== DATA SHOWN ==
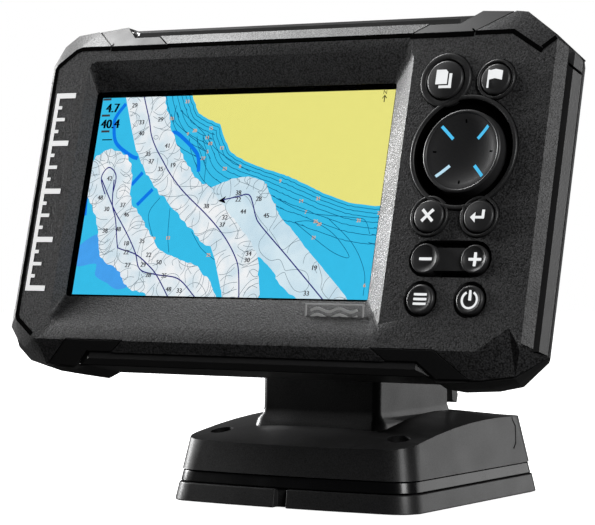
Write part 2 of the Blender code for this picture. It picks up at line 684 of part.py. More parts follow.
def rear_ring(depth, reach, sides, upper, lower):
    """An outline of the rear case, with slanted steps from its raised corners to the middle.

    reach: half width to the left and right. sides: how high the sides reach before the corners, at the
    left, the upper right and the lower right. upper and lower: height of the corners and of the middle.
    """
    left_x, right_x = reach
    left_side, upper_side, lower_side = sides

    def left(raised, middle):
        crest_x = step_x(-1, 5.2) - 0.4
        corner = [(-left_x, left_side)]
        for inset, share in ((0.13, 0.5), (0.33, 0.82), (0.6, 0.93)):
            corner.append((-left_x + inset * (left_x + crest_x), left_side + (raised - left_side) * share))
        return corner + [(crest_x, raised), (crest_x + 4.0, middle)]

    def right(raised, middle, side, shares):
        crest_x = step_x(1, 5.2) + 0.6
        corner = [(crest_x - 4.0, middle), (crest_x, raised)]
        for inset, share in zip((0.57, 0.28), shares):
            corner.append((right_x - inset * (right_x - crest_x), side + (raised - side) * share))
        return corner + [(right_x, side)]

    high = right(*upper, upper_side, (0.93, 0.5))
    low = right(*lower, lower_side, (0.93, 0.76))
    return case_ring(depth, left(*upper), high, left(*lower), low)


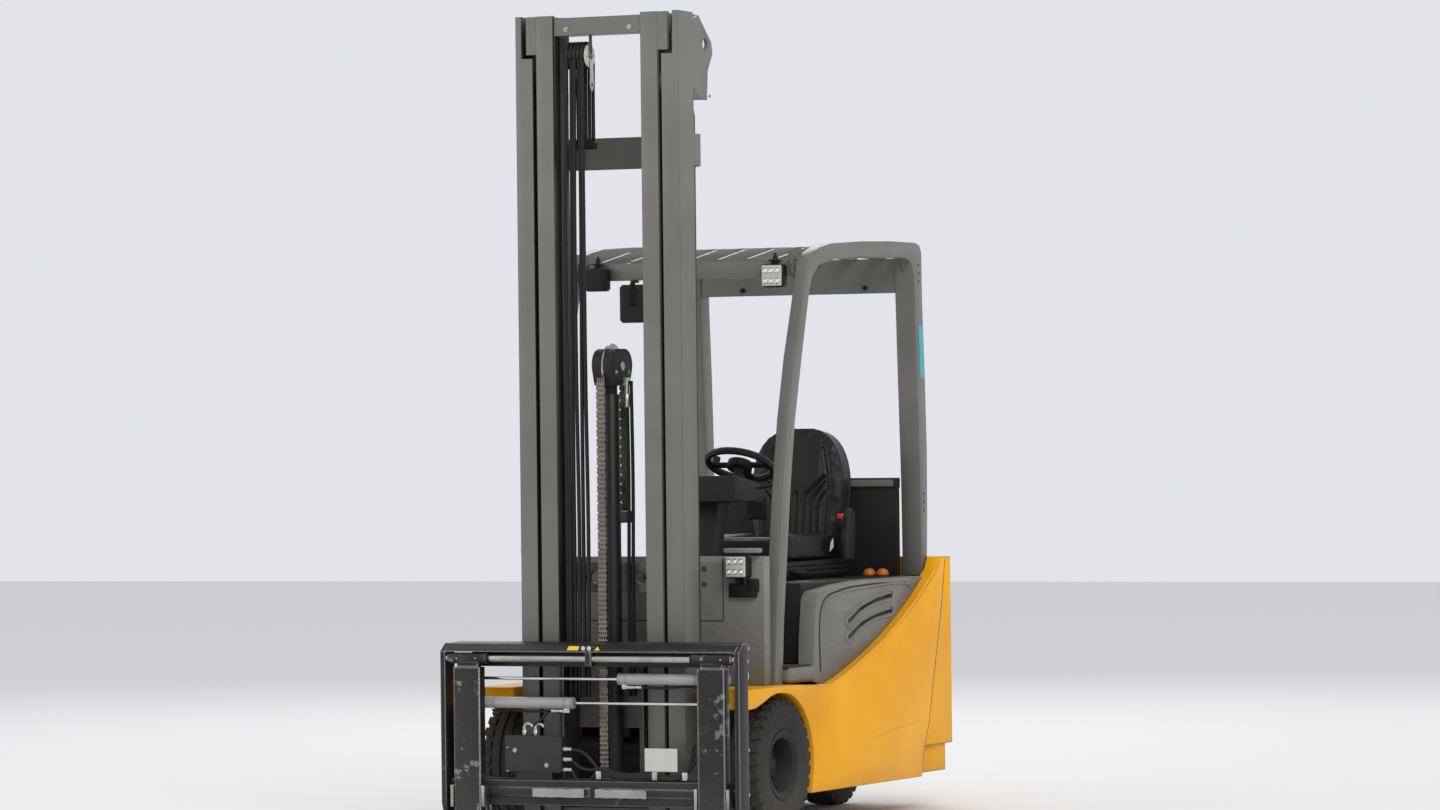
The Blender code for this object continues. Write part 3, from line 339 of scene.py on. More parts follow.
def painted(name, paint, rough, wear, chip, dust, dust_height=0.6, metal_chip=False, peel=0.35,
            coat=0.0, chip_scale=60.0, width=0.004, dust_color=(0.11, 0.10, 0.085), inward_shade=False, gloss=0.35):
    """Sprayed paint with orange peel, worn edges that show what is under it, scratches and dust, and painted
    shade on faces that look at the truck's middle where asked.
    """
    tree, shader = surface(name)
    place = here(tree)
    worn = use(tree, "wear", {"Width": width, "Amount": wear, "Chip Scale": chip_scale})
    tone = noise(tree, place, 2.2, 4.0)
    darker = [c * 0.80 for c in paint]
    lighter = [min(1.0, c * 1.10) for c in paint]
    varied = mixed(tree, ramp(tree, tone, 0.3, 0.7), color(darker), color(lighter))
    scratched = use(tree, "scratches", {"Stretch": (1.0, 0.05, 1.0), "Amount": wear * 0.5})
    varied = mixed(tree, scratched["Mask"], varied, color([min(1.0, c * 1.6 + 0.05) for c in paint]))
    chipped = mixed(tree, worn["Mask"], varied, color(chip))
    # painted shade: faces looking at the truck's middle go near black, standing in for the shade inside the
    # mast channels
    if inward_shade:
        chipped = mixed(tree, inward_faces(tree), chipped, color((0.011, 0.0105, 0.010)))
    dusty = use(tree, "dust", {"Color": chipped, "Dust Color": color(dust_color), "Amount": dust,
                               "Height": dust_height})
    tree.links.new(dusty["Color"], shader.inputs["Base Color"])
    spread = noise(tree, place, 11.0, 5.0)
    patchy = plus(tree, times(tree, spread, 0.22), rough - 0.11)
    dull = plus(tree, patchy, times(tree, dusty["Mask"], 0.5), clamp=True)
    if metal_chip:
        bare = mixed(tree, worn["Mask"], color((0, 0, 0)), color((1, 1, 1)))
        tree.links.new(bare, shader.inputs["Metallic"])
        dull = math(tree, "SUBTRACT", dull, times(tree, worn["Mask"], 0.22), clamp=True)
    tree.links.new(dull, shader.inputs["Roughness"])
    shader.inputs["Coat Weight"].default_value = coat
    shader.inputs["Specular IOR Level"].default_value = gloss
    shader.inputs["Coat Roughness"].default_value = 0.12
    relief = use(tree, "grain", {"Scale": 700.0, "Depth": peel})["Height"]
    chips = times(tree, worn["Mask"], -0.6)
    bump(tree, shader, plus(tree, relief, chips), 0.00035, worn["Normal"])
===
**EXERCISE DESCRIPTION**
Begin with the first line of the records and reproduce each line as is, ending with the line that holds "left_side, upper_side, lower_side = sides".

**FINISHED ANSWER**
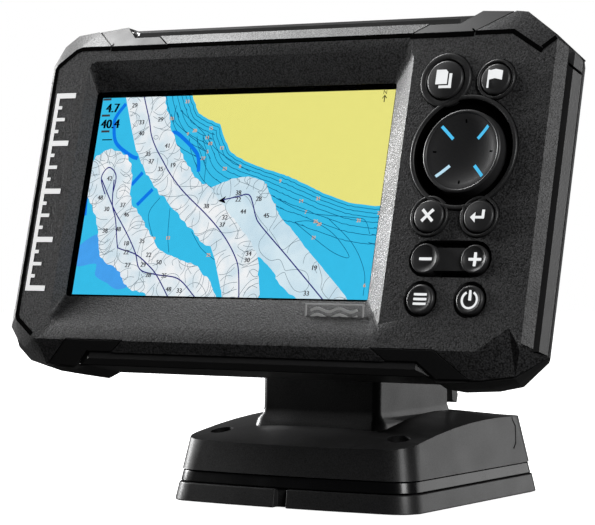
Write part 2 of the Blender code for this picture. It picks up at line 684 of part.py. More parts follow.
def rear_ring(depth, reach, sides, upper, lower):
    """An outline of the rear case, with slanted steps from its raised corners to the middle.

    reach: half width to the left and right. sides: how high the sides reach before the corners, at the
    left, the upper right and the lower right. upper and lower: height of the corners and of the middle.
    """
    left_x, right_x = reach
    left_side, upper_side, lower_side = sides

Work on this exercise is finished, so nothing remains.